> _Given problem_
Only the lines from the line that has "cup_body();" through the line that has "bpy.data.objects.remove(obj)" should be reproduced, exactly and with both ends kept.

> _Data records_
------------------------------------

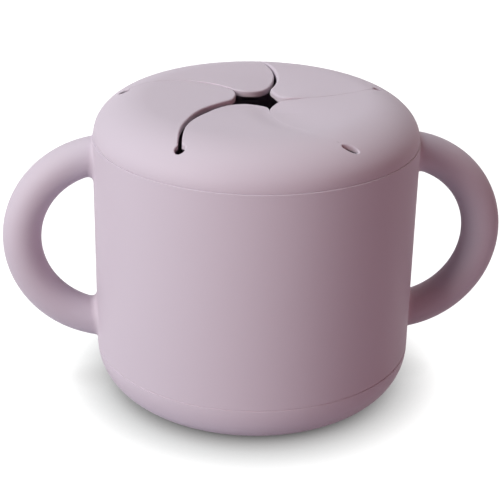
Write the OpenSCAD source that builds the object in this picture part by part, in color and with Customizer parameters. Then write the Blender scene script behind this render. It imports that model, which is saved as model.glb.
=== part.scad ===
// Toddler snack container: a silicone cup with two ring handles, and a flush lid with five curved flaps.
// Millimetres, +Z up, origin at the centre of the base, handles along X.

/* [Cup] */
// Diameter of the cup, and of the lid that sits flush on it
cup_d = 85; // [70:0.5:110]
// Height of the seam between the cup and the lid
seam_z = 70.4; // [66:0.1:110]
// Thickness of the cup's wall
wall = 2.6; // [1.8:0.1:3.5]
// Thickness of the cup's floor
floor_t = 3; // [2:0.1:5]
// Height of the large rounding at the foot
foot_h = 11.9; // [8:0.1:14]
// How far that rounding reaches in from the wall
foot_in = 11; // [8:0.1:16]
// Height of the fine parting line on top of the foot
parting_w = 0.4; // [0.2:0.1:1]
// Depth of that line
parting_depth = 0.15; // [0.1:0.05:0.3]

/* [Neck] */
// Height of the neck above the seam
neck_h = 4; // [3.6:0.1:4.6]
// Thickness of the neck
neck_t = 2; // [1.5:0.1:3]
// How far the bead stands out of the neck
bead_out = 0.4; // [0.2:0.1:0.6]
// Radial gap between the bead and the lip inside the lid's skirt
lip_gap = 0.15; // [0.1:0.05:0.3]
// Gap between the cup's shoulder and the lid's skirt
seam_gap = 0.3; // [0.2:0.05:0.4]

/* [Handles] */
// Diameter of the round bar
bar_d = 10.1; // [8:0.1:12]
// Space left between the bar and the seam above it
seam_margin = 0.25; // [0.2:0.05:4]
// Space left between the bar and the parting line below it
foot_margin = 1; // [0.2:0.1:4]
// How far the ring's centre lies inside the cup's surface
ring_inset = 4.6; // [2:0.1:10]
// Radius of the fillet where the bar meets the cup
root_fillet = 1.3; // [0.5:0.1:3]

/* [Lid] */
// Height of the lid above the seam
lid_h = 9.9; // [8.5:0.1:14]
// How far the lid's soft edge reaches in from its rim
edge_in = 14.1; // [12:0.1:17]
// Thickness of the skirt round the neck
skirt_t = 2.6; // [2.2:0.1:4]
// Thickness of the lid's top and of the flaps
top_t = 1.8; // [1.2:0.1:2.2]

/* [Flaps] */
// Direction of the first keyhole, counter-clockwise from +X
keyhole_turn = 15.6; // [0:0.1:72]
// Distance of the keyholes from the lid's rim
keyhole_inset = 5.5; // [5:0.1:7]
// Diameter of a keyhole
keyhole_d = 3; // [2:0.1:4]
// Distance of the star's points from the centre
star_r = 6.7; // [5.5:0.1:8.5]
// How far the star's points lie clockwise of the keyholes
star_lag = 25; // [18:1:30]
// How far the tip of a flap bulges into the star
tip_bulge = 0.8; // [0.4:0.1:1.2]
// How far a slit bows out of a straight line
slit_bow = 5; // [4:0.1:6]
// Width of a slit
slit_w = 0.3; // [0.2:0.05:0.5]
// How far a flap's hinge line lies inside the edge of the flat top
hinge_inset = 4.4; // [3:0.1:6]
// Gap behind a flap's root, where the silicone of the hinge would be
root_gap = 0.4; // [0.3:0.05:0.6]
// Length of the lid's small tooth beside a root, which keeps the root clear of the next flap
tooth = 1.8; // [1.2:0.1:2.4]

/* [Hidden] */

CUP_COLOUR = [0.76, 0.70, 0.74];
LID_COLOUR = [0.80, 0.75, 0.79];
FLAPS = 5;
step = 360 / FLAPS;
// Turn between two points of a rounded outline
arc_step = 5;
// Spare length and turn of a cut or a limit past what it acts on
spare = 5;
spare_turn = 10;
$fn = 96;

cup_r = cup_d / 2;
inner_r = cup_r - wall;
top_z = seam_z + lid_h;
skirt_z = seam_z + seam_gap;

// Neck, from the skirt inwards: lip, bead, neck
lip_r = cup_r - skirt_t;
bead_r = lip_r - lip_gap;
neck_r = bead_r - bead_out;
neck_in_r = neck_r - neck_t;
neck_top = seam_z + neck_h;
// The bead has a short flat between two ramps, and the neck's round top starts where the upper ramp ends
bead_flat = 0.2;
bead_ramp = 1.5 * bead_out;
bead_z = neck_top - neck_t / 2 - bead_ramp - bead_flat;
// Thickness of the shoulder inside the seam, above a cone that widens to the wall
shoulder_t = 1.6;

// The lip ends a little below the bead, and the groove above it takes the bead
lip_clear = 0.2;
lip_top = bead_z - bead_flat - bead_ramp - lip_clear;
lip_lead = 0.4;
groove_r = lip_r + bead_out;
groove_top = bead_z + bead_flat;
flat_r = cup_r - edge_in;
ceiling_z = top_z - top_t;

// The ring fills the height between the parting line and the seam less its margins, at the cup's surface
foot_top = foot_h + parting_w;
bar_r = bar_d / 2;
ring_x = cup_r - ring_inset;
ring_high = seam_z - seam_margin;
ring_low = foot_top + foot_margin;
ring_z = (ring_high + ring_low) / 2;
ring_r = norm([(ring_high - ring_low) / 2, ring_inset]) - bar_r;
// Turn, about the ring's centre, from the middle of the handle to where the bar's middle meets the cup
root_turn = acos(ring_inset / ring_r);
// The fillet starts this far inside the cup's surface, which curves away beside the bar, and it ends this far
// inside the bar
root_sink = 0.4;
bar_sink = 0.15;
flare_r = bar_r + root_fillet - bar_sink;

// The root is rounded about the hinge line, just inside the top's two faces
hinge_r = top_t / 2 - 0.05;
hinge_at = flat_r - hinge_inset;
hinge_z = top_z - top_t / 2;
keyhole_at = cup_r - keyhole_inset;

// One slit, with its keyhole on +X: a shallow arc that runs from a point of the star to the keyhole
slit_start = star_r * [cos(star_lag), -sin(star_lag)];
slit_end = [keyhole_at, 0];
slit_chord = norm(slit_end - slit_start);
chord_dir = (slit_end - slit_start) / slit_chord;
slit_r = slit_chord ^ 2 / (8 * slit_bow) + slit_bow / 2;
slit_centre = (slit_start + slit_end) / 2 + (slit_r - slit_bow) * [-chord_dir.y, chord_dir.x];
slit_sweep = 2 * asin(slit_chord / (2 * slit_r));
slit_from = atan2(slit_start.y - slit_centre.y, slit_start.x - slit_centre.x);

// End of a flap's root, in a frame whose X runs from the centre to the middle of the hinge line. It is where the
// next slit comes within a tooth's length of the hinge line, so that the root's end can be cut square
next_centre = [slit_centre.x * cos(step / 2) - slit_centre.y * sin(step / 2),
               slit_centre.x * sin(step / 2) + slit_centre.y * cos(step / 2)];
root_end = next_centre.y - sqrt((slit_r + slit_w / 2) ^ 2 - (hinge_at - tooth - next_centre.x) ^ 2);

// A flap's tip: an arc through two neighbouring points of the star
star_side = 2 * star_r * sin(step / 2);
star_spare = 1;
tip_r = star_side ^ 2 / (8 * tip_bulge) + tip_bulge / 2;
tip_at = star_r * cos(step / 2) - tip_bulge + tip_r;

// Points of a quarter ellipse round c, from straight above c to straight beside it
function quarter(c, w, h) = [for (a = [0:arc_step:90]) c + [w * sin(a), h * cos(a)]];
function backwards(points) = [for (i = [len(points) - 1:-1:0]) points[i]];
function keyhole_dir(k) = keyhole_turn + step * k;
function hinge_dir(k) = keyhole_dir(k) + step / 2;

// Outside of the cup up to the seam, from the centre of the base
function cup_outline() = concat([[0, 0]], quarter([cup_r - foot_in, foot_h], foot_in, -foot_h));

// Everything that the cup and the lid fill, as one plain blank
module cup_blank() {
    rotate_extrude() polygon(concat(cup_outline(), [[cup_r, top_z], [0, top_z]]));
}

// The shoulder, the neck with its bead, and the neck's round top
function neck_outline() = concat(
    [[cup_r, seam_z], [neck_r, seam_z],
     [neck_r, bead_z - bead_flat - bead_ramp], [bead_r, bead_z - bead_flat],
     [bead_r, bead_z + bead_flat], [neck_r, bead_z + bead_flat + bead_ramp]],
    [for (a = [0:15:180]) [neck_r - neck_t / 2, neck_top - neck_t / 2] + neck_t / 2 * [cos(a), sin(a)]]
);

// Inside of the cup, from the neck down to the centre of the floor
function cup_inside_outline() = concat(
    [[neck_in_r, seam_z - shoulder_t], [inner_r, seam_z - shoulder_t - (inner_r - neck_in_r)]],
    backwards(quarter([cup_r - foot_in, foot_h], foot_in - wall, floor_t - foot_h)),
    [[0, floor_t]]
);

function parting_outline() = [
    [cup_r - parting_depth, foot_h + parting_w / 2],
    [cup_r, foot_top]
];

module cup_body() {
    color(CUP_COLOUR) rotate_extrude()
        polygon(concat(cup_outline(), parting_outline(), neck_outline(), cup_inside_outline()));
}

// A collar round the bar, whose axis is on X, with a concave fillet towards the cup at x = 0. The fillet ends a
// little inside the bar, so that the two surfaces cross at a clear angle
module root_flare() {
    rotate([0, 90, 0]) rotate_extrude() difference() {
        translate([0, -spare]) square([flare_r, spare + root_fillet - root_sink]);
        translate([flare_r, root_fillet - root_sink]) circle(r = root_fillet);
    }
}

// side is 1 for the handle on +X and -1 for the one on -X
module handle(side) {
    reach = root_turn + spare_turn;
    color(CUP_COLOUR) mirror([side < 0 ? 1 : 0, 0, 0]) difference() {
        translate([ring_x, 0, ring_z]) {
            rotate([90, reach, 0]) rotate_extrude(angle = 2 * reach) translate([ring_r, 0]) circle(r = bar_r);
            for (end = [-1, 1]) rotate([0, -end * root_turn, 0]) translate([ring_r, 0, 0])
                rotate([0, 90 * end, 0]) root_flare();
        }
        cup_blank();
        // Nothing of the handle reaches past the seam, where the lid sits
        translate([0, -cup_r, seam_z]) cube([cup_d, cup_d, lid_h]);
    }
}

// Half section of the lid before it is cut: skirt, soft edge, top, and inside the dome, groove and lip
module lid_shell() {
    rotate_extrude() polygon(concat(
        [[0, ceiling_z], [0, top_z]],
        quarter([flat_r, skirt_z], edge_in, top_z - skirt_z),
        [[lip_r + lip_lead, skirt_z], [lip_r, skirt_z + lip_lead],
         [lip_r, lip_top], [groove_r, lip_top + bead_out]],
        backwards(quarter([flat_r, groove_top], groove_r - flat_r, ceiling_z - groove_top))
    ));
}

// A round blank whose edge follows slit k, so that the flap between two slits is one blank less the next
module slit_disc(k, r) {
    rotate(keyhole_dir(k)) translate(slit_centre) circle(r = r);
}

// The plane shape between slits k and k + 1 with its sides moved outwards by grow
module flap_sides(k, grow) {
    difference() {
        slit_disc(k, slit_r - slit_w / 2 + grow);
        slit_disc(k + 1, slit_r + slit_w / 2 - grow);
    }
}

// Everything on the centre's side of a line that is parallel to hinge k and lies at a distance
module inside_of(k, distance) {
    rotate(hinge_dir(k)) translate([-cup_r, -cup_r]) square([cup_r + distance, cup_d]);
}

// The corner between hinge k and the next slit, which stays on the lid. It is moved inwards by grow
module root_corner(k, grow) {
    rotate(hinge_dir(k)) translate([hinge_at - tooth + grow, root_end + grow]) square(cup_r);
}

module star_2d() {
    difference() {
        circle(r = star_r + star_spare);
        for (k = [1:FLAPS]) rotate(hinge_dir(k) - star_lag) translate([tip_at, 0]) circle(r = tip_r);
    }
}

// Takes a plane shape through the lid's top
module through_top() {
    translate([0, 0, skirt_z]) linear_extrude(lid_h + spare) children();
}

// The saw-thin curved slit k, which ends in its round keyhole
module slit(k) {
    rotate(keyhole_dir(k)) {
        translate([slit_centre.x, slit_centre.y, skirt_z]) rotate(slit_from)
            rotate_extrude(angle = slit_sweep)
                translate([slit_r - slit_w / 2, 0]) square([slit_w, lid_h + spare]);
        translate([keyhole_at, 0, skirt_z]) cylinder(d = keyhole_d, h = lid_h + spare);
    }
}

module lid_ring() {
    color(LID_COLOUR) difference() {
        lid_shell();
        for (k = [1:FLAPS]) {
            slit(k);
            through_top() difference() {
                intersection() {
                    flap_sides(k, slit_w);
                    inside_of(k, hinge_at + hinge_r + root_gap);
                }
                root_corner(k, slit_w);
            }
        }
        through_top() star_2d();
    }
}

module flap(k) {
    color(LID_COLOUR) intersection() {
        lid_shell();
        through_top() difference() {
            flap_sides(k, 0);
            root_corner(k, 0);
            star_2d();
        }
        union() {
            through_top() inside_of(k, hinge_at);
            // Round root, so that the flap can swing without its corners leaving their gap
            rotate(hinge_dir(k)) translate([hinge_at, 0, hinge_z]) rotate([90, 0, 0])
                cylinder(r = hinge_r, h = cup_d, center = true);
        }
    }
}

cup_body();
handle(-1);  // handle_left
handle(1);  // handle_right
lid_ring();
flap(1);  // flap_1
flap(2);  // flap_2
flap(3);  // flap_3
flap(4);  // flap_4
flap(5);  // flap_5
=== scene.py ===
import math

import bpy
import numpy as np
from mathutils import Matrix, Vector
from mathutils.geometry import delaunay_2d_cdt

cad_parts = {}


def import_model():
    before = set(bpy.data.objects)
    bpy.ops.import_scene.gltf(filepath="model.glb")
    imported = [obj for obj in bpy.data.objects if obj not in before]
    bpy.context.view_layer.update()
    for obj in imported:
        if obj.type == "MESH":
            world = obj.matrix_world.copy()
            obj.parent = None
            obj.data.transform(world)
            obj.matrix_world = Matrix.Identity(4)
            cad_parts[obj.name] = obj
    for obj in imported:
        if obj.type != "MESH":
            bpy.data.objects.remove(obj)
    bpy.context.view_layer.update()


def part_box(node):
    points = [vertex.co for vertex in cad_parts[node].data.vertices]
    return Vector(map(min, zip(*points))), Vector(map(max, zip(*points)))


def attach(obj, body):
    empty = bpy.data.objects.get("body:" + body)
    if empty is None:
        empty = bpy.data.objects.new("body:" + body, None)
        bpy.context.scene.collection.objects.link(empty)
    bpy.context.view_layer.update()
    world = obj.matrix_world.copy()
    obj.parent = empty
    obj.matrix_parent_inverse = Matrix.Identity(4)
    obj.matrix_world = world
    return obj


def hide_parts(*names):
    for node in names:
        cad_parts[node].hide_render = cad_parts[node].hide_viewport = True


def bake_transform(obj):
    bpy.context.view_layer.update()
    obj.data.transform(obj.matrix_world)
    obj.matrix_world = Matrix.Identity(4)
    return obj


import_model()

# The looks of a silicone snack container: one cup moulding with two ring handles, and a soft lid whose five
# flaps sag a little round a star opening. Shapes are worked out in millimetres and turned to metres when a mesh
# is made.
MM = 0.001
ring_low, ring_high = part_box("lid_ring")
cup_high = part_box("cup_body")[1]
bar_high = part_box("handle_right")[1]

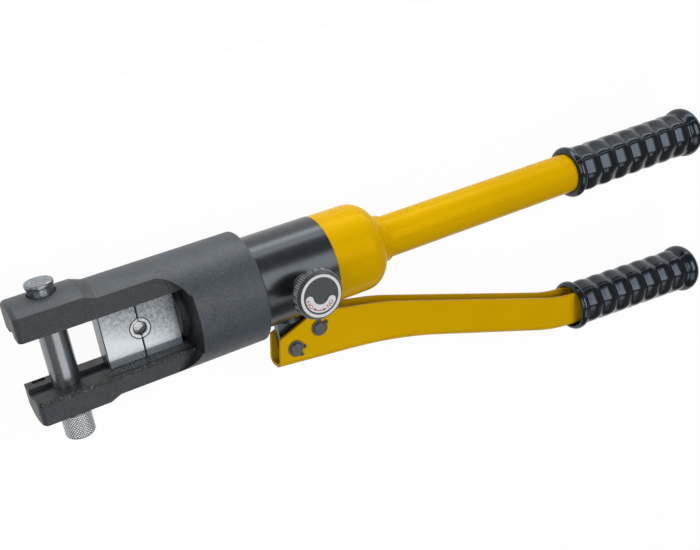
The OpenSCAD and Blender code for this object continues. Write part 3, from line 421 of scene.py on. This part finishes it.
MATS = {
    "dark_coat": forged_coat(),
    "black_body": black_body(),
    "yellow_paint": yellow_paint(),
    "bright_steel": bright_steel(),
    "die_steel": die_steel(),
    "dark_steel": dark_steel(),
    "grip_rubber": grip_rubber(),
    "brass": plain("brass_parts", srgb(196, 168, 104), 0.28, 1.0),
    "seal": plain("seal_rubber", srgb(30, 33, 33), 0.45),
    "nylon": plain("nylon_parts", srgb(214, 212, 204), 0.4),
    "label_plate": plain("label_print", srgb(56, 61, 65), 0.42, 0.2),
}
SPECIAL = {"release_knob": knob_steel(), "ram": ram_steel(), "retaining_pin": pin_steel()}
KNURLED = knurled_steel()
LIGHT_PRINT = plain("light_print", srgb(196, 198, 200), 0.34, 0.25)
RED_PRINT = plain("red_print", srgb(150, 44, 44), 0.5)


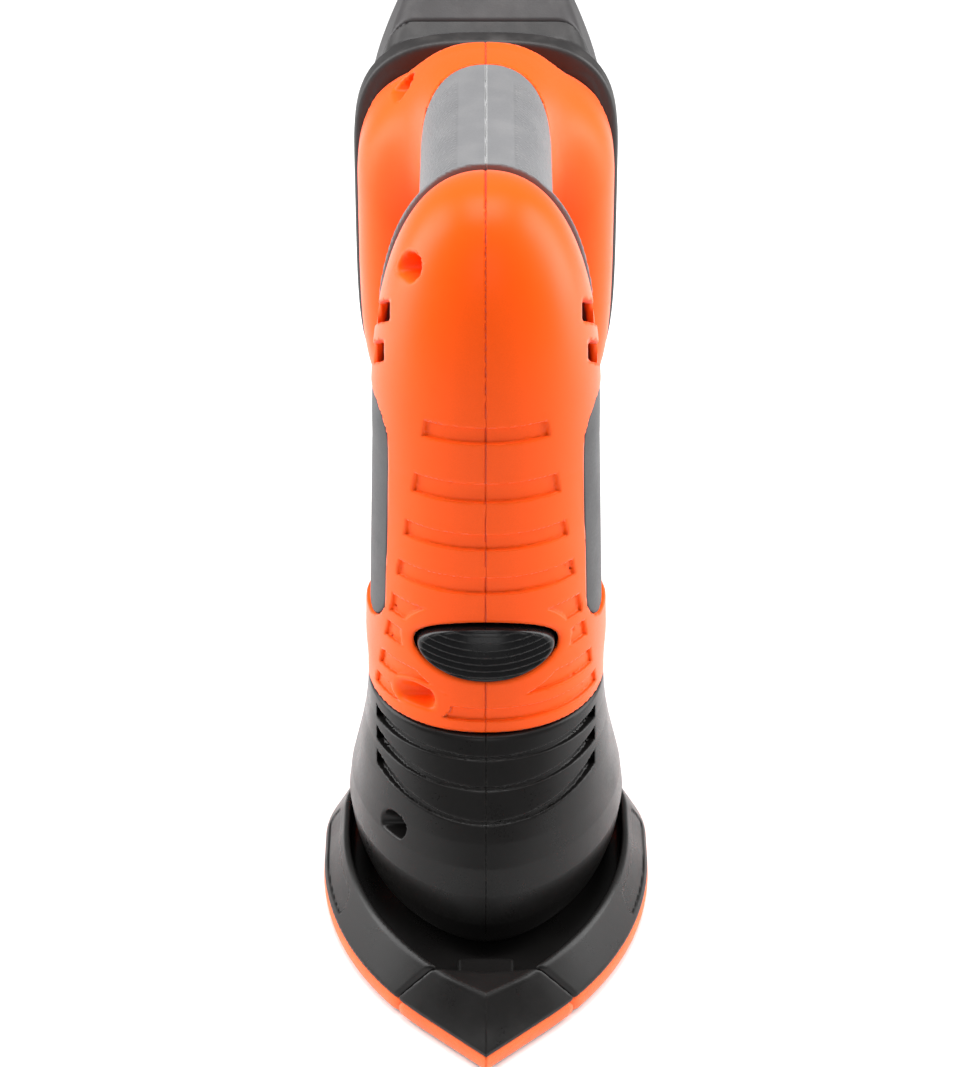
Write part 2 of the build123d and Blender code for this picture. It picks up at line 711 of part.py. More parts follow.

------------------------------------

> _Answer to the problem_
cup_body();
handle(-1);  // handle_left
handle(1);  // handle_right
lid_ring();
flap(1);  // flap_1
flap(2);  // flap_2
flap(3);  // flap_3
flap(4);  // flap_4
flap(5);  // flap_5
=== scene.py ===
import math

import bpy
import numpy as np
from mathutils import Matrix, Vector
from mathutils.geometry import delaunay_2d_cdt

cad_parts = {}


def import_model():
    before = set(bpy.data.objects)
    bpy.ops.import_scene.gltf(filepath="model.glb")
    imported = [obj for obj in bpy.data.objects if obj not in before]
    bpy.context.view_layer.update()
    for obj in imported:
        if obj.type == "MESH":
            world = obj.matrix_world.copy()
            obj.parent = None
            obj.data.transform(world)
            obj.matrix_world = Matrix.Identity(4)
            cad_parts[obj.name] = obj
    for obj in imported:
        if obj.type != "MESH":
            bpy.data.objects.remove(obj)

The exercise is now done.